### WHAT YOU SHOULD DO:
Return every line below in which "that" appears.

### PROVIDED DATA:
=-=-=

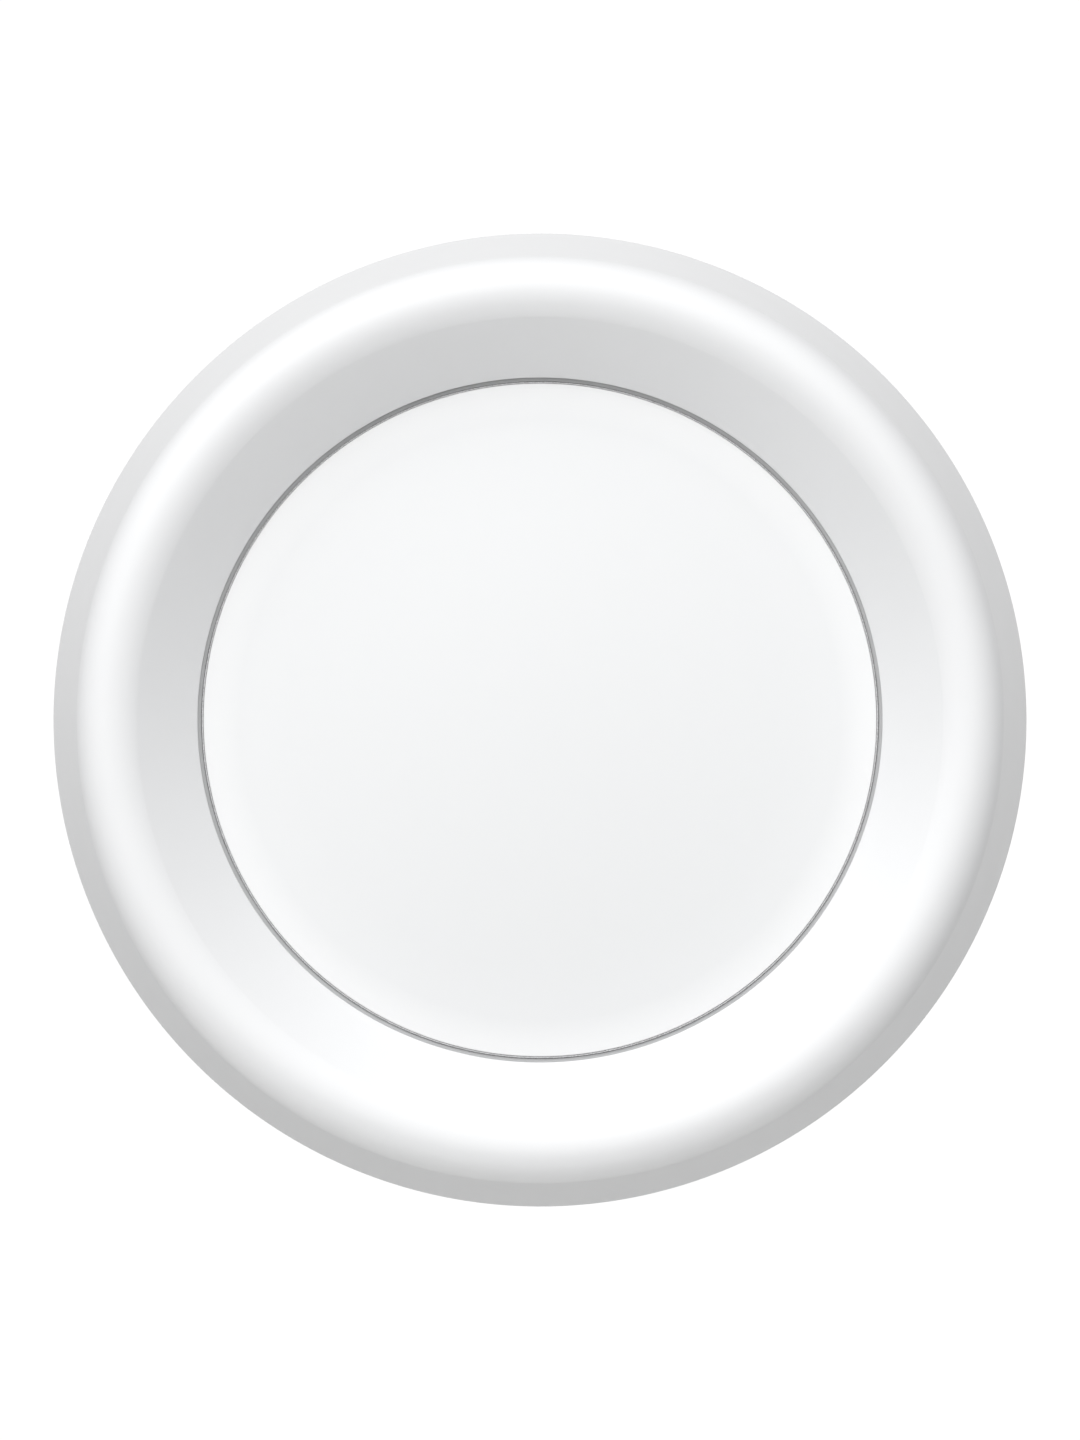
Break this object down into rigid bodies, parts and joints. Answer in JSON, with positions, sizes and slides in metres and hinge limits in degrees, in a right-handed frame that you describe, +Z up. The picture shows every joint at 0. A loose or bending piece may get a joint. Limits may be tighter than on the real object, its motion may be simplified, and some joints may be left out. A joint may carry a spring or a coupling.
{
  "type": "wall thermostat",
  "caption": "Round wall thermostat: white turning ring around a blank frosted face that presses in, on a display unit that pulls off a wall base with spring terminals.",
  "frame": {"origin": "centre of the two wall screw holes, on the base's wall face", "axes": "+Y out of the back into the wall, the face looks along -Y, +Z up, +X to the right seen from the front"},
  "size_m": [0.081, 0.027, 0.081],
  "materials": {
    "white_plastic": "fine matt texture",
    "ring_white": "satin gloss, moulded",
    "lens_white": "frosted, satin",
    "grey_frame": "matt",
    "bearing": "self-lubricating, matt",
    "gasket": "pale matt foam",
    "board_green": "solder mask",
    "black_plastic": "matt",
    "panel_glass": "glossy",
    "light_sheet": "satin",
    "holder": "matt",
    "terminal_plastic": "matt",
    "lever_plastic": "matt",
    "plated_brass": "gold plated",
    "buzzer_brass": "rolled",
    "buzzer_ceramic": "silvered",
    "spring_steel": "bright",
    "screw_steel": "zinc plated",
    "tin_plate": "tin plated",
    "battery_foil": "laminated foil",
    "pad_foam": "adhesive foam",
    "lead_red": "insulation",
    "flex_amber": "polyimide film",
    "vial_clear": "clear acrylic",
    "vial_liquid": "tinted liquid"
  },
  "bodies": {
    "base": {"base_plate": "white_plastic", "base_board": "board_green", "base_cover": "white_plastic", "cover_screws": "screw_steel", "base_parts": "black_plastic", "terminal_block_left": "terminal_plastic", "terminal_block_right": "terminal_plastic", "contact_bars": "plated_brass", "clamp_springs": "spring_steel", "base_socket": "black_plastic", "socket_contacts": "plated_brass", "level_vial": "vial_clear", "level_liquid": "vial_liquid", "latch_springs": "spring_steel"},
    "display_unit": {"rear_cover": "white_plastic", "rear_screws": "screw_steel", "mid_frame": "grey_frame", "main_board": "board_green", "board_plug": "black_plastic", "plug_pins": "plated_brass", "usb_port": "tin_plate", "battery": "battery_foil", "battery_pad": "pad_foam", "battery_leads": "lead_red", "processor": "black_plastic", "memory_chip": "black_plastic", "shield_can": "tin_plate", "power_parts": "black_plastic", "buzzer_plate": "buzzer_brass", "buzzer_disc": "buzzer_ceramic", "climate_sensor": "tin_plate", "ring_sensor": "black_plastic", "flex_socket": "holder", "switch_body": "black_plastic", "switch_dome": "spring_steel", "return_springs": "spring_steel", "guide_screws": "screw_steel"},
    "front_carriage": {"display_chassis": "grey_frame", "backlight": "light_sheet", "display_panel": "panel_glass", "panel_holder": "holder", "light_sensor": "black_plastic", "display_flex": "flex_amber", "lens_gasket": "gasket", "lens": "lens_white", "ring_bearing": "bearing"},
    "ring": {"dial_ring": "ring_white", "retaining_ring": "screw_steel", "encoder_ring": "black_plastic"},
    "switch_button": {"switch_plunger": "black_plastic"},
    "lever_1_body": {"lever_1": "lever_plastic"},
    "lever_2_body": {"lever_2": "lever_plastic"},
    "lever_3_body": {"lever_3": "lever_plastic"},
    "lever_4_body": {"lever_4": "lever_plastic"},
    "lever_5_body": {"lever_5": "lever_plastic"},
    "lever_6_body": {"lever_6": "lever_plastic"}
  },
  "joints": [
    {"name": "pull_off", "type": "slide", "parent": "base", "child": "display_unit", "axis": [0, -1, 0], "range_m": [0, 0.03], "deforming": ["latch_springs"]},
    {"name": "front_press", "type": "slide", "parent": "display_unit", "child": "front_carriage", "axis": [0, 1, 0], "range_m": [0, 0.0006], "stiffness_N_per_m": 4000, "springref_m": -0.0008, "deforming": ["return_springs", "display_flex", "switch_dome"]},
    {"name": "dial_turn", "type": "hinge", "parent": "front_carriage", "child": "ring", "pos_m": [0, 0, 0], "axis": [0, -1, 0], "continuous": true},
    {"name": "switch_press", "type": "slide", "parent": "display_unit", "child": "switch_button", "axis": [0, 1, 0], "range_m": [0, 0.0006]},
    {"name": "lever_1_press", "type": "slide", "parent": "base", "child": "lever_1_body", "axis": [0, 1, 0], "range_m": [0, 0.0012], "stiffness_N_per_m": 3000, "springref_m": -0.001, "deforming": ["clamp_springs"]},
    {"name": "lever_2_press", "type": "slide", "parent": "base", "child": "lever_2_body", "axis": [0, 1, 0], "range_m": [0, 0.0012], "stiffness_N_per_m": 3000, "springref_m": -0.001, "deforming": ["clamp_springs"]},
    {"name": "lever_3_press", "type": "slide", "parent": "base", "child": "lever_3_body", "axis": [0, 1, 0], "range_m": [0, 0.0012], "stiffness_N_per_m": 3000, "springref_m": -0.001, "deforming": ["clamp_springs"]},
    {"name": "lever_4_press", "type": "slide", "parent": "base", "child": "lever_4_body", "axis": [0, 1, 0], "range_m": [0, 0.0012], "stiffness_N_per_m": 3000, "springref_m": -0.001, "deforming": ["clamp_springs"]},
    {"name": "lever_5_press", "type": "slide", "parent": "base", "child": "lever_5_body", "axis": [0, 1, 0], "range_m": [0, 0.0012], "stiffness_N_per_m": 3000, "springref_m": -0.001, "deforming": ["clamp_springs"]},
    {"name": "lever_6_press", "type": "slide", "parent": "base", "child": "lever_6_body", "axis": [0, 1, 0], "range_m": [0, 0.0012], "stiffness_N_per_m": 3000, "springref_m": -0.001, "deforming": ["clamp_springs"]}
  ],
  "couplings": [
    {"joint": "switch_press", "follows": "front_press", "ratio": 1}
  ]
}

=-=-=

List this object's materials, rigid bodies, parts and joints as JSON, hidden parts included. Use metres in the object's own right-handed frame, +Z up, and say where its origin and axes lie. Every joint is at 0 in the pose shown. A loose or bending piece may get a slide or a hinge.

=-=-=

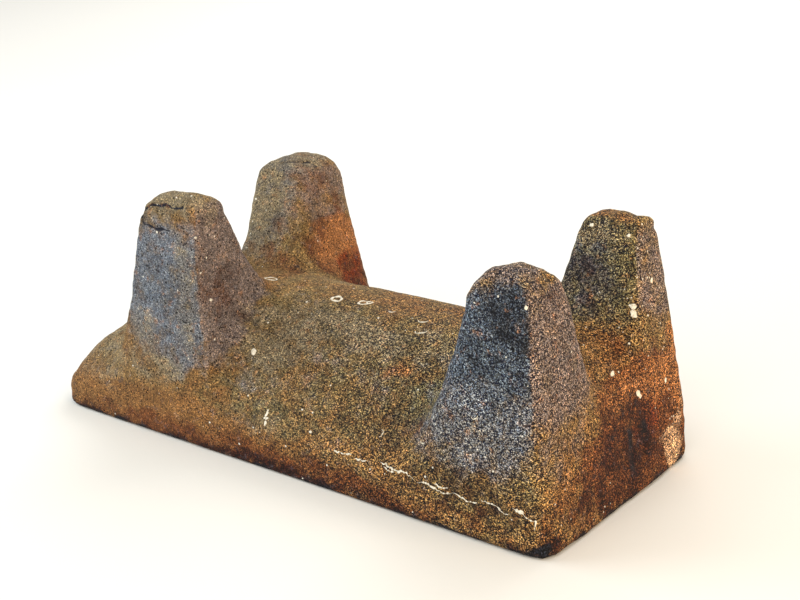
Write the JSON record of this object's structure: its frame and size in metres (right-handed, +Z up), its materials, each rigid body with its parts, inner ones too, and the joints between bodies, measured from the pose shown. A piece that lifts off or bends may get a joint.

=-=-=

### EXPECTED ANSWER:
Break this object down into rigid bodies, parts and joints. Answer in JSON, with positions, sizes and slides in metres and hinge limits in degrees, in a right-handed frame that you describe, +Z up. The picture shows every joint at 0. A loose or bending piece may get a joint. Limits may be tighter than on the real object, its motion may be simplified, and some joints may be left out. A joint may carry a spring or a coupling.
  "caption": "Round wall thermostat: white turning ring around a blank frosted face that presses in, on a display unit that pulls off a wall base with spring terminals.",
Write the JSON record of this object's structure: its frame and size in metres (right-handed, +Z up), its materials, each rigid body with its parts, inner ones too, and the joints between bodies, measured from the pose shown. A piece that lifts off or bends may get a joint.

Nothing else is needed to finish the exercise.